1. competition squats (2-0x0) 2-3 reps

warm up: 45 lbs x 8, 95 x 5, 135 x 3, 165 x 3, with belt 185 x 2

main event: 200 lbs x 3, 200 x 3, 200 x 3, 200 x 3, 200 x 3

Remember how I said 180 pounds has felt tough for the past two weeks? The final warm up set at 185 pounds felt a little bit heavy, but 200 pounds felt lighter and easier. Although I had prepared myself to simply strive for 2 reps, I had no trouble getting 3 reps for all 5 sets. While there might have been a rep here or there that wasn’t quite perfect, most of the reps felt and looked (at least the ones that I had video of) pretty darn good! My coach said I crushed it, and that’s exactly how I feel about it. After the first working set, I racked the bar and walked over to stop my video and broke into a big, sassy grin. I had approached the bar for that first set with trepidation and determination, and, as I was squatting, I realized that I was going to be okay. Confidence surged within me.

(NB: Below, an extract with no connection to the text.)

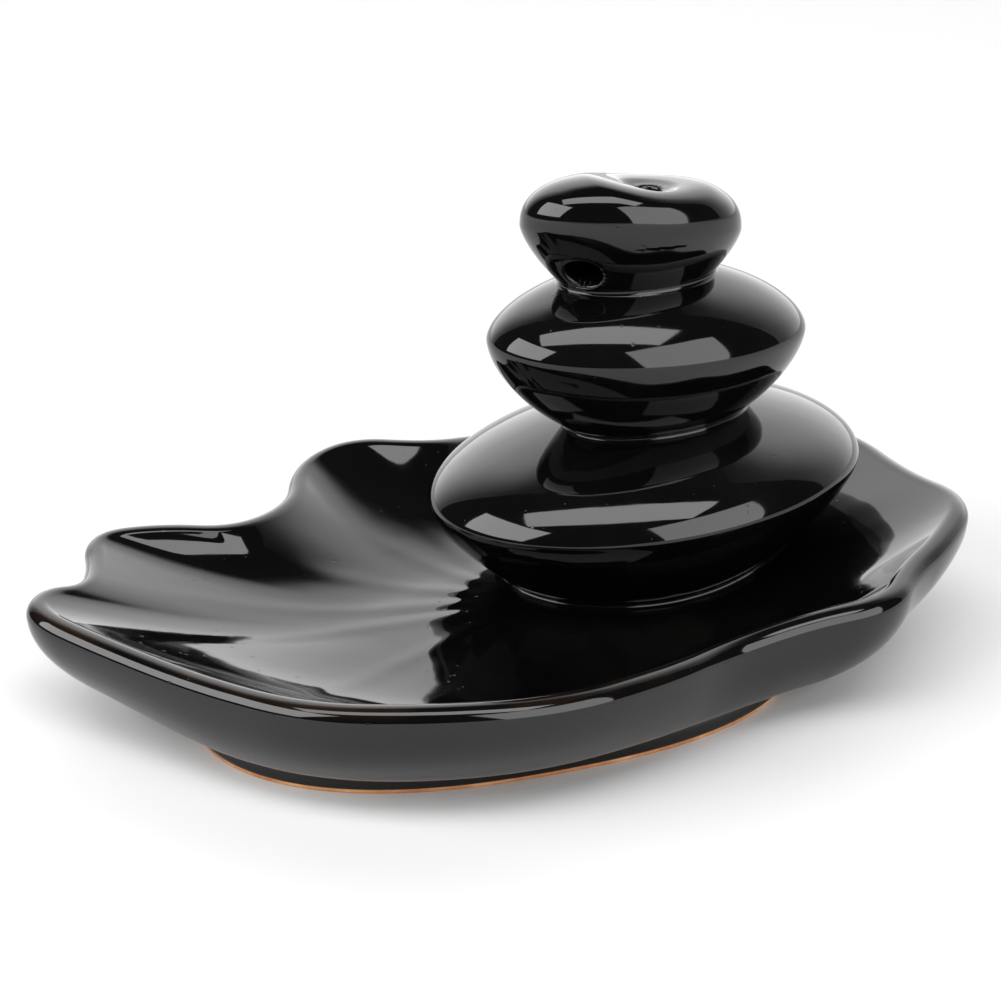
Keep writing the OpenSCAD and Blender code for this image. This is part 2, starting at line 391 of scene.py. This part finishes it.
def wall_ring(t):
    """Ring of the outer wall, t from 0 at the foot to 1 at the lip."""
    ring = []
    for i, mid in enumerate(lip_mid):
        low = foot_point(i, -glaze_skin)
        out = mid + lip_out[i] * lip_thick / 2
        plan = low.lerp(out, sin(t * pi / 2))
        ring.append(Vector((plan.x, plan.y, foot_top + (mid.z - foot_top) * (1 - cos(t * pi / 2)))))
    return ring


def lip_ring(angle):
    """Ring of the round lip, at an angle from 0 on the outside."""
    a = radians(angle)
    return [mid + lip_out[i] * cos(a) * lip_thick / 2 + Vector((0, 0, sin(a) * lip_thick / 2))
            for i, mid in enumerate(lip_mid)]


# %% The bowl: the leaf's lobes fade into a plain oval towards the heart
inner_line = lip_ring(LIP_END)


def calm(line, times):
    """Even out a closed line, so that its lobes fade."""
    for _ in range(times):
        line = [(line[i - 1] + line[i] * 2 + line[(i + 1) % len(line)]) / 4 for i in range(len(line))]
    return line


CALM_TIMES = 900
LOBE_FADE = 1.5
FRONT_SPREAD = 1.5
VEIN_STOP = 6
calm_line = calm(inner_line, CALM_TIMES)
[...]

2. competition bench (2-1×0) 2 reps

warm up: 45 lbs x 8, 65 x 5, 85 x 2

All those sets were done with my feet on the bench. The back was feeling decent, but, knowing how much arching can quickly aggravate my back when it is irritated, I am going to take whatever measures I can to minimize the aggravation. At least until my back returns to normal function again!

100 x 2, 110 x 2

main event: 120 lbs x 2, 120 x 2, 120 x 2

In the same way that I haven’t squatted 200 pounds for almost 4 months, I also haven’t benched 120 pounds for just as long. Bench press is by far my weakest of the big 3 lifts, and my bench press in competition has been stuck at the same weight for two years. Now that is frustration if I ever experienced it! The programming given to me by my new coach has pushed me and my bench press further and harder than I’m used to going, but so far I’ve been able to keep pace.

The fact that a heavy squat has the ability to crush you like a bug will always make me feel more apprehension than a heavy bench press; however, once I crushed those heavy squats today, I had to look 120 pounds in the eye and tell myself that I was capable. And I was. The bar felt a bit heavy and the reps felt a little slow, but everything looked good on the videos!

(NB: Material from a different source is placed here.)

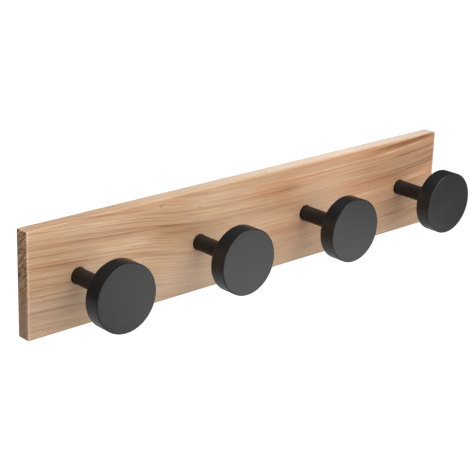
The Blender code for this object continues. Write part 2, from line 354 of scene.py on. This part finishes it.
def streakGroup():
    # how much of one streak shows at a point
    group = bpy.data.node_groups.new("woodStreak", "ShaderNodeTree")
    names = ("Along", "Up", "Middle X", "Middle Z", "Slope", "Bow", "Half length", "Half width")
    for name in names:
        group.interface.new_socket(name=name, in_out="INPUT", socket_type="NodeSocketFloat")
    group.interface.new_socket(name="Mask", in_out="OUTPUT", socket_type="NodeSocketFloat")
    given = group.nodes.new("NodeGroupInput").outputs
    along = maths(group, "SUBTRACT", given["Along"], given["Middle X"])
    lean = maths(group, "MULTIPLY_ADD", along, given["Bow"], given["Slope"])
    line = maths(group, "MULTIPLY_ADD", along, lean, given["Middle Z"])
    off = maths(group, "ABSOLUTE", maths(group, "SUBTRACT", given["Up"], line))
    across = fade(group, off, 0, given["Half width"], 1, 0)
    reach = maths(group, "ABSOLUTE", along)
    inner = maths(group, "MULTIPLY", given["Half length"], 0.3)
    lengthwise = fade(group, reach, inner, given["Half length"], 1, 0)
    result = group.nodes.new("NodeGroupOutput")
    group.links.new(maths(group, "MULTIPLY", across, lengthwise), result.inputs["Mask"])
    return group


def oiledWood(length, thickness, height):
    material, tree, shader = newMaterial("oiled_wood")
    split = addNode(tree, "SeparateXYZ", {0: objectPosition(tree)}).outputs
    x, y, z = split[0], split[1], split[2]

    # the grain runs along x, dips and rises with grainLine, and slants through the thickness
    share = maths(tree, "MULTIPLY_ADD", x, 1 / length, 0.5)
    lineNode = addNode(tree, "FloatCurve", {1: share})
    points = lineNode.mapping.curves[0].points
    for place, rise in grainLine[1:-1]:
        points.new(place, rise)
    points[0].location = grainLine[0]
    points[len(points) - 1].location = grainLine[-1]
    lineNode.mapping.update()
    up = maths(tree, "MULTIPLY_ADD", maths(tree, "ADD", y, thickness), woodLook["ringSlant"], z)
    rings = maths(tree, "SUBTRACT", up, maths(tree, "MULTIPLY", lineNode.outputs[0], grainRise))
    depth = maths(tree, "MULTIPLY_ADD", z, -woodLook["ringSlant"], y)
    flow = addNode(tree, "CombineXYZ", {0: x, 1: depth, 2: rings}).outputs[0]
    wander = noise(tree, stretched(tree, flow, grainScale["wander"]), detail=1)
    wavy = maths(tree, "ADD", rings, spread(tree, wander, grainStrength["wander"]))
    flow = addNode(tree, "CombineXYZ", {0: x, 1: depth, 2: wavy}).outputs[0]

    broad = noise(tree, stretched(tree, flow, grainScale["broad"]))
    patch = noise(tree, stretched(tree, flow, grainScale["patch"]))
    fine = noise(tree, stretched(tree, flow, grainScale["fine"]), detail=3, roughness=0.7)
    hair = noise(tree, stretched(tree, flow, grainScale["hair"]), roughness=0.6)
    lateWood = noise(tree, stretched(tree, flow, grainScale["lateWood"]), roughness=0.6)

    lateWood = maths(tree, "MULTIPLY", fade(tree, lateWood, 0.53, 0.63), grainStrength["lateWood"])
    lines = maths(tree, "ADD", lateWood, spread(tree, fine, grainStrength["fine"]))
    lines = maths(tree, "ADD", lines, spread(tree, hair, grainStrength["hair"]))
    # the lines are stronger towards both ends of the board
    livelyLeft = fade(tree, x, -0.22, 0.02, 1, 0.65)
    livelyRight = fade(tree, x, 0.08, 0.20, 0.5, 0.95)
    lines = maths(tree, "MULTIPLY", lines, maths(tree, "MAXIMUM", livelyLeft, livelyRight))
    tone = maths(tree, "ADD", lines, woodLook["tone"])
    tone = maths(tree, "ADD", tone, spread(tree, broad, grainStrength["broad"]))
    tone = maths(tree, "ADD", tone, spread(tree, patch, grainStrength["patch"]))

    # the figure's own streaks, with feathered edges, and the broad patches, among them the painted
    # light and painted shade under the knobs
    ragged = maths(tree, "ADD", up, spread(tree, fine, grainStrength["feather"]))
    ragged = maths(tree, "ADD", ragged, spread(tree, hair, grainStrength["fuzz"]))
    group = streakGroup()
    redness = noise(tree, stretched(tree, flow, grainScale["redness"]), detail=1)
    redness = spread(tree, redness, grainStrength["redness"])
    redness = maths(tree, "ADD", redness, fade(tree, x, -0.06, 0.10, 0, 0.18))
    for *shape, shade, red in streaks:
        streak = addNode(tree, "Group", node_tree=group)
        tree.links.new(x, streak.inputs[0])
        tree.links.new(ragged, streak.inputs[1])
        for socket, value in zip(streak.inputs[2:], shape):
            socket.default_value = value
        mask = streak.outputs[0]
        tone = maths(tree, "MULTIPLY_ADD", mask, shade, tone)
        redness = maths(tree, "MULTIPLY_ADD", mask, red, redness)

    # the wood is darker and greyer towards the lower edge, following the grain, and end grain
    # soaks up more oil
    lowerGrey = fade(tree, maths(tree, "ADD", rings, spread(tree, patch, 0.01)), -0.015, -0.055)
    fromMiddle = maths(tree, "ABSOLUTE", x)
    ending = fade(tree, fromMiddle, length / 2 - 0.0012, length / 2 - 0.0002)
    acrossEnd = addNode(tree, "CombineXYZ", {0: depth, 1: rings}).outputs[0]
    endRings = noise(tree, stretched(tree, acrossEnd, endScale["rings"]), detail=3, roughness=0.65)
    blotch = noise(tree, stretched(tree, acrossEnd, endScale["blotch"]))
    ringDepth = fade(tree, z, -0.02, 0.02, 0.35, 1.35)
    endTone = maths(tree, "MULTIPLY_ADD", tone, 0.30, 0.20)
    endTone = maths(tree, "MULTIPLY_ADD", spread(tree, endRings, 1), ringDepth, endTone)
    endTone = maths(tree, "ADD", endTone, spread(tree, blotch, 0.25))
    tone = addNode(tree, "Mix", {0: ending, 2: tone, 3: endTone}, data_type="FLOAT").outputs[0]

    colour = ramp(tree, tone, woodLook["palette"])
    redder = mixColours(tree, 1, colour, woodLook["redder"], "MULTIPLY")
    olive = mixColours(tree, 1, colour, woodLook["olive"], "MULTIPLY")
    colour = mixColours(tree, fade(tree, redness, 0, 0.6), colour, redder)
    colour = mixColours(tree, fade(tree, redness, 0, -0.6), colour, olive)
    lowerGrey = maths(tree, "MULTIPLY", lowerGrey, woodLook["lowerGreyAmount"])
    colour = mixColours(tree, lowerGrey, colour, woodLook["lowerGrey"])

    # painted sheen: the long edge faces and the ends' rims are painted paler, in patches and more
    # so towards the right end, standing in for the sheen and highlights they catch
    offCentre = maths(tree, "ABSOLUTE", maths(tree, "ADD", y, thickness / 2))
    inside = fade(tree, offCentre, thickness / 2, thickness / 2 - 0.0026)
    edgeUp = fade(tree, maths(tree, "ABSOLUTE", z), height / 2 - 0.0010, height / 2 - 0.0001)
    edgeUp = maths(tree, "MULTIPLY", edgeUp, inside)
    edgeUp = maths(tree, "MULTIPLY", edgeUp, fade(tree, x, -0.45 * length, 0.2 * length, 0.12, 1))
    edgeSide = fade(tree, fromMiddle, length / 2 - 0.0028, length / 2 - 0.0008, 0, 0.5)
    paintedSheen = maths(tree, "MAXIMUM", edgeUp, edgeSide)
    paintedSheen = maths(tree, "MULTIPLY", paintedSheen, maths(tree, "SUBTRACT", 1, ending))
    paintedSheen = maths(tree, "MULTIPLY", paintedSheen, maths(tree, "MULTIPLY_ADD", patch, 0.4, 0.52))
    colour = mixColours(tree, paintedSheen, colour, woodLook["paintedSheen"])

    # pores: short dark dashes along the grain, dots on the end grain
    dashes = noise(tree, stretched(tree, flow, grainScale["pores"]), detail=1)
    pores = fade(tree, dashes, 0.66, 0.78)
    poreShade = maths(tree, "MULTIPLY", pores, woodLook["poreAmount"])
    colour = mixColours(tree, poreShade, colour, woodLook["pores"])
    tree.links.new(colour, shader.inputs["Base Color"])

    rough = maths(tree, "ADD", spread(tree, hair, 0.10), woodLook["roughness"])
    rough = maths(tree, "MULTIPLY_ADD", pores, 0.25, rough)
    rough = maths(tree, "MULTIPLY_ADD", ending, 0.15, rough)
    tree.links.new(rough, shader.inputs["Roughness"])
    relief = maths(tree, "MULTIPLY_ADD", fine, 0.5, maths(tree, "MULTIPLY", hair, 0.7))
    relief = maths(tree, "MULTIPLY_ADD", pores, -1.2, relief)
    bump(tree, shader, relief, woodLook["relief"], 0.6)
    return material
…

3. pause squats (3-2×0) 3 reps

155 lbs x 3, 155 x 3, 155 x 3

4. chest supported rows (2-0x1) 10-12 reps

55 lbs x 10, 55 x 10, 55 x 8

Having completed my session, I walked to the change room with my head high and shoulders back. Maybe there was some swagger in my step, too. I’ve had a fair number of tough training days lately, but today was a good one. Day 2 will see more apprehension when I attempt to deadlift the most weight I’ve done since June. Day 3 will test me again when I am supposed to bench 120 pounds for 5 sets of 3 reps. Those could be good days or bad ones, but I’m looking forward to the challenges. Tomorrow will be 31 days until the competition!

Feel the Fear and Do It Anyway

decide

Week 11 of my training program begins tomorrow, and this week will see a shift in focus as competition is now less than 5 weeks away. The accessory work will shrink significantly, while I put in a lot of practice for my competition lifts, heavier weights and fewer reps. It’s an exciting time, even if the hard work continues.

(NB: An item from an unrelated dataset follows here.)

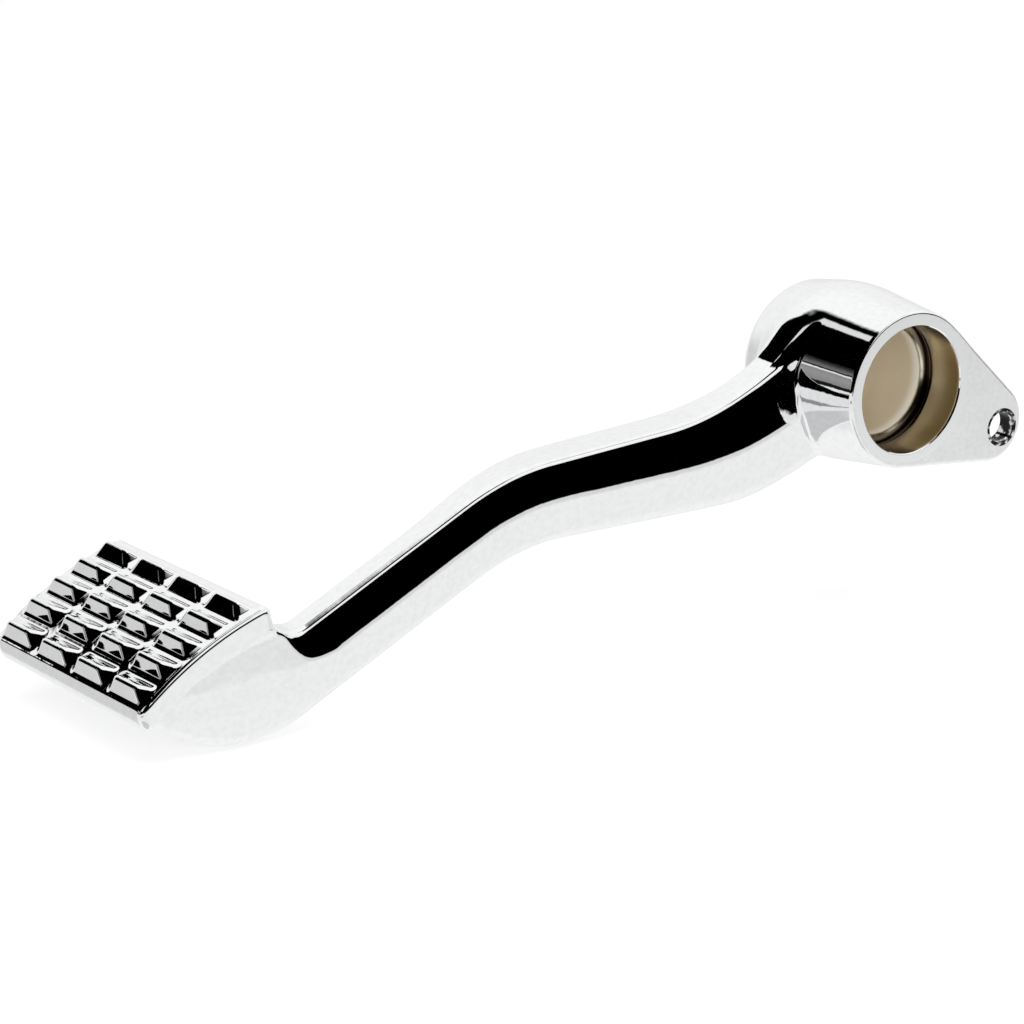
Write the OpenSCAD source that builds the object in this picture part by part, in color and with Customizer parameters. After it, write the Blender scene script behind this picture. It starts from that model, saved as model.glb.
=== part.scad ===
// Rear brake pedal of a cruiser motorcycle, one chromed forging: hub, arm, foot pad and rod lever.
// Origin: centre of the open mouth of the pivot bore. +Y runs out of the mouth, +X forward to the
// foot pad, +Z up. Millimetres.

/* [Pivot hub] */
// Diameter of the bearing recess at the open mouth
recess_d = 32; // [29:0.5:34]
// Depth of the bearing recess
recess_depth = 11.5; // [8:0.5:14]
// Diameter of the shaft bore behind the shoulder
shaft_bore_d = 27.6; // [20:0.2:28]
// Outside diameter of the hub at the mouth
mouth_d = 39.4; // [38:0.2:43]
// Outside diameter of the hub at its widest
belly_d = 45.4; // [44:0.2:50]
// Outside diameter of the hub at its outer end
outer_end_d = 39.6; // [36:0.2:42]
// Length of the hub along the pivot axis
hub_len = 42; // [38:0.5:50]
// Distance from the mouth to the widest place
belly_at = 25; // [22:0.5:30]
// Rounding of the hub's outer end
end_round = 3.2; // [1.5:0.1:4]
// Chamfer round both mouths of the bore
bore_chamfer = 0.6; // [0.2:0.1:1.2]
// Width of the relief groove at the foot of the recess
relief_w = 1.4; // [0.8:0.1:2]
// Depth of the relief groove
relief_depth = 0.5; // [0.2:0.1:0.9]

/* [Rod lever] */
// Diameter of the eye for the brake rod's clevis pin
eye_d = 7.94; // [6:0.01:9]
// Distance from the pivot axis to the eye
eye_reach = 34.2; // [30:0.1:40]
// Angle of the lever below the horizontal
lever_drop = 25.4; // [10:0.2:40]
// Thickness of the lever
lever_t = 5; // [3.5:0.1:7]
// Radius of the lever's rounded end
lever_end_r = 9.9; // [8:0.1:12]
// Metal left between the eye and the lever's end
eye_wall = 2.15; // [1.5:0.05:4]

/* [Arm] */
// Distance from the mouth to the arm's inner face, on the pivot axis
arm_inset = 15.5; // [13:0.5:18]
// Angle by which the arm runs outward on its way to the pad
arm_splay = 4; // [0:0.5:10]
// Width of the arm at the hub
arm_w_hub = 12; // [10:0.5:15]
// Width of the arm along its level middle stretch
arm_w_mid = 14; // [11:0.5:15]
// Width of the arm at the pad
arm_w_pad = 9.5; // [8:0.5:12]
// Height of the arm's level middle stretch
arm_h = 24.1; // [18:0.1:26]
// Height of the arm just ahead of the pad
arm_h_pad = 22.4; // [18:0.1:26]
// Distance from the pivot axis to the bend behind the hub
bend_1_reach = 46; // [42:0.5:50]
// Drop from the pivot axis to the top of that bend
bend_1_drop = 3.7; // [2:0.1:6]
// Distance from the pivot axis to the bend ahead of the pad
bend_2_reach = 106.5; // [98:0.5:112]
// Drop from the pivot axis to the top of that bend
bend_2_drop = 8.2; // [6:0.1:12]
// Slope of the last stretch down to the pad
arm_slope = 27; // [24:0.5:30]
// Height at which the arm's top leaves the hub, above the pivot axis
hub_top = 11.2; // [8:0.1:13]
// Distance from the pivot axis to the foot of the arm's underside, ahead of the hub
knee_reach = 30.5; // [27:0.5:34]
// Slope of the arm's underside where it leaves the hub
knee_slope = 24; // [18:1:32]
// Distance from the arm's lowest place, under the pad, back from the pad's middle
heel_back = 9.5; // [5:0.5:14]
// Distance by which the arm stops short of the pad's front edge
arm_end_gap = 6.8; // [5:0.2:9]

/* [Foot pad] */
// Distance from the pivot axis to the middle of the pad
pad_reach = 190.2; // [184:0.1:196]
// Drop from the pivot axis to the middle of the pad's floor
pad_drop = 36.3; // [33:0.1:40]
// Forward tilt at the middle of the pad
pad_tilt = 28.2; // [24:0.2:32]
// Width of the pad, across the foot
pad_w = 65.4; // [55:0.2:75]
// Length of the pad, along the foot
pad_len = 42.6; // [37:0.2:45]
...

I have experienced a wide range of emotions in the weeks leading up to prior competitions. Right now, I feel strangely disconnected. Competition is 4 weeks plus a few days away, and I have barely given much thought to it. Yes, I have thought about it, a little, but there is no emotion attached to the thoughts. It’s a date on my calendar…a date that I’ll get excited about as it draws near. Maybe part of the reason for this is the fact that I now train by myself. Also, with so much of the year spent dealing with injury, I have had to accustom myself to having tempered emotions in regards to training and competing. Last week’s back pain flare up barely caused a ripple of emotion. The timing sucked. The pain sucked. The potential of being thrown back to the beginning sucked. But I didn’t wallow. I didn’t panic or freak out. I breathed. I carried on with life and allowed myself some extra rest. I used every tool in my toolbox to help the problem. I did not stress out over how this set-back could possibly impact my competition. I carried on, knowing that I am okay. I will be okay, and I am not defined by the things I do.

The back has been improving quite rapidly since last Thursday’s whatever it was that happened. I finished off Week 10’s training yesterday, but my coach did make changes to my loads, reps, and sets. The back held up fine, but now I am facing Week 11. Tomorrow’s squats call for working sets at 200 pounds. On the one hand, it will be exciting to feel 200 pounds on my back again. However, it has been a long time since I’ve had 200 pounds on my back! I am almost 100% confident that I haven’t had that much weight on my back since Provincials in early June, and that sparks a bit of fear within me. Especially in light of the recent back pain flare. What if? That question taunts me. What if the back hurts again? What if I can’t do the squats?

Lifting heavy weights is fun, but it is also scary. You need confidence in your ability to lift heavy, and yet, I think having a healthy level of fear is normal and beneficial. Too much fear can paralyze you, make you too tentative and run you into trouble. Too much confidence can put you at risk of injury from over-reaching your ability. There is a happy road down the middle…I just need to find it and stay there.